For an easy spin on the Chanukah top, whip up these fun treats that look as good as they taste! Marshmallows form the dreidels’ bodies, chocolate kisses serve as the tips, and pretzel sticks act as the knobs. A quick dip in melted white or milk chocolate provides a surface for colorful sprinkles.
Ingredients:
One bag of marshmallows
One bag of thin pretzel sticks
One bag of Hershey’s Kisses
One package white chocolate chips
One package milk, semi-sweet or dark chocolate chips
Assorted Sprinkles
Directions:
Line a baking sheet with waxed or parchment paper.
Using a separate microwave-safe bowl for each type, melt the chocolate chips over low heat, stirring frequently to prevent scorching. Remove from heat.
Spear each marshmallow with a pretzel stick, making sure it goes about 3/4 of the way into the marshmallow. Using the pretzel stick as a handle, dip one of your treats into the chocolate so that it is completely coated. Adhere a Hershey’s Kiss to the other end of the marshmallow. Place on lined baking sheet and decorate with sprinkles.
Put the marshmallow dreidels in the fridge for 10 minutes before serving.
“My family has a favorite recipe for Sweet Potato Casserole that I only make during the holidays.”
– Tricia White, Managing Editor, Good Life Family Magazine
Sweet Potato Casserole
Casserole:
¾ stick margarine, softened
1 ½ cups sugar
¼ teaspoon cinnamon
6 oz. can evaporated milk
2 eggs, beaten
1 teaspoon lemon juice
6 – 8 sweet potatoes, cooked and mashed
Topping Ingredients:
¾ stick of margarine, softened
1 cup pecans, chopped
1 cup corn flakes, crushed
½ cup brown sugar
Mix together the casserole ingredients and pour into a greased dish. Bake uncovered at 400°F for 30-40 minutes until firm.
Mix together topping ingredients and spread over cooked casserole. Return to the oven and bake uncovered at 400°F for 10 minutes until topping is golden and bubbly.
“Holidays would not be complete in our home without Bourbon Pumpkin Cheesecake.”

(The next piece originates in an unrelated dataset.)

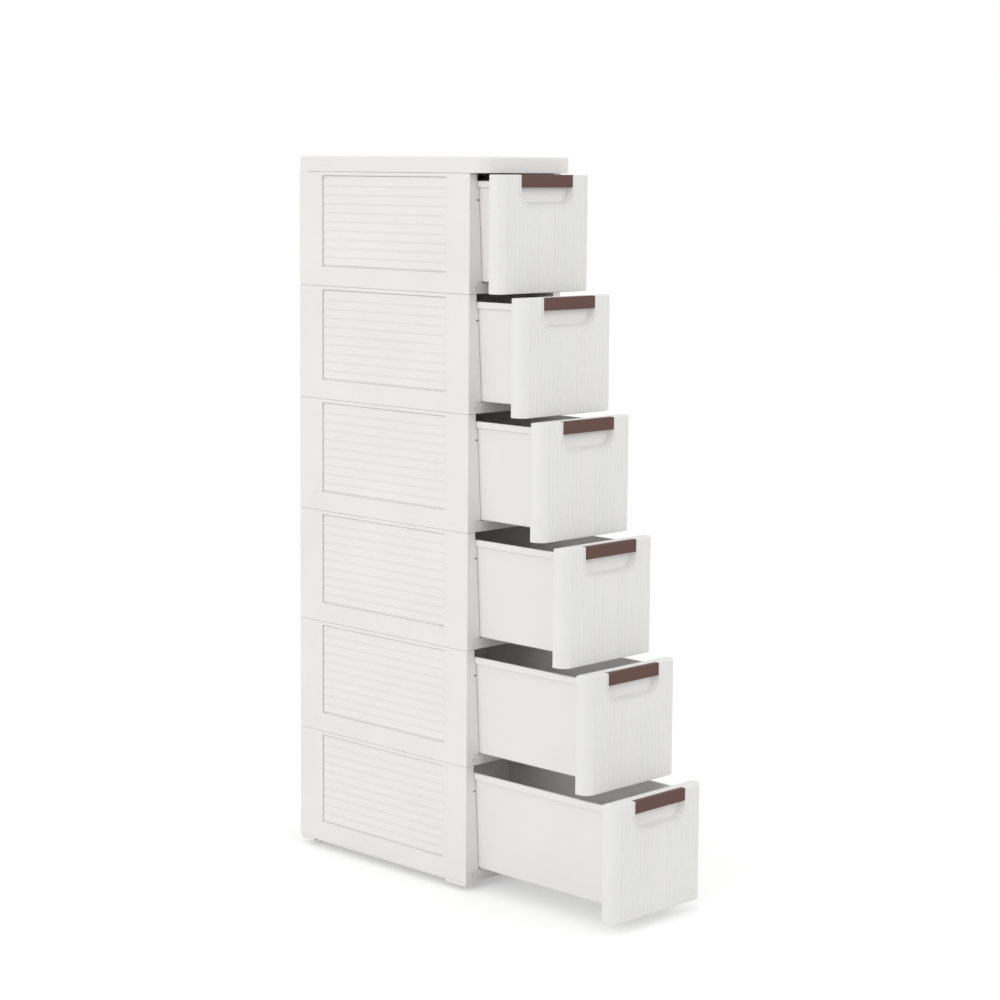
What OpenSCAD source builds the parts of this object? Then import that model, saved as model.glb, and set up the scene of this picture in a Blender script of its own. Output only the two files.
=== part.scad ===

– Beth Donahue, Creative Director, Good Life Family Magazine
Bourbon Pumpkin Cheesecake
Adapted by the Donahues
Crust:
3/4 cup graham cracker crumbs
1/4 cup light brown sugar
1/2 stick (1/4 cup) unsalted butter, melted and cooled
Filling:
1 1/2 cups canned pumpkin
3 large eggs, beaten
1/2 cup light brown sugar
2 tablespoons heavy cream
1 teaspoon vanilla
1 tablespoon bourbon liqueur or bourbon
1/2 cup granulated sugar
1 tablespoon cornstarch
1 1/2 teaspoons cinnamon
1/2 teaspoon freshly grated nutmeg
1/2 teaspoon ground ginger
1/2 teaspoon salt
3 (8 ounce) packages cream cheese, at room temperature
Topping:
2 cups sour cream
2 tablespoons granulated sugar
1 tablespoon bourbon liqueur or bourbon
Stir together crust ingredients until combined well. Press crumb mixture evenly onto bottom and 1/2 inch up sides of a 9-inch springform pan. Chill crust 1 hour.
Whisk together pumpkin, eggs, brown sugar, cream, vanilla and bourbon until combined. In a separate bowl, stir together granulated sugar, cornstarch, cinnamon, nutmeg, ginger and salt. Add cream cheese and beat with an electric mixer at high speed until creamy and smooth, about 3 minutes. Reduce speed to medium, then add pumpkin mixture and beat until smooth.
Pour the filling into crust, smoothing the top. Place the springform pan into a shallow baking pan and bake at 350°F until center is just set, 50 to 60 minutes. Transfer to a rack and cool 5 minutes.
Whisk together topping ingredients. Spread on top of cheesecake and bake for 5 more minutes. Cool completely in springform pan on a rack.
Chill, covered, until cold, at least 4 hours. Remove side of pan and bring to room temperature before serving. Garnish with pecan halves.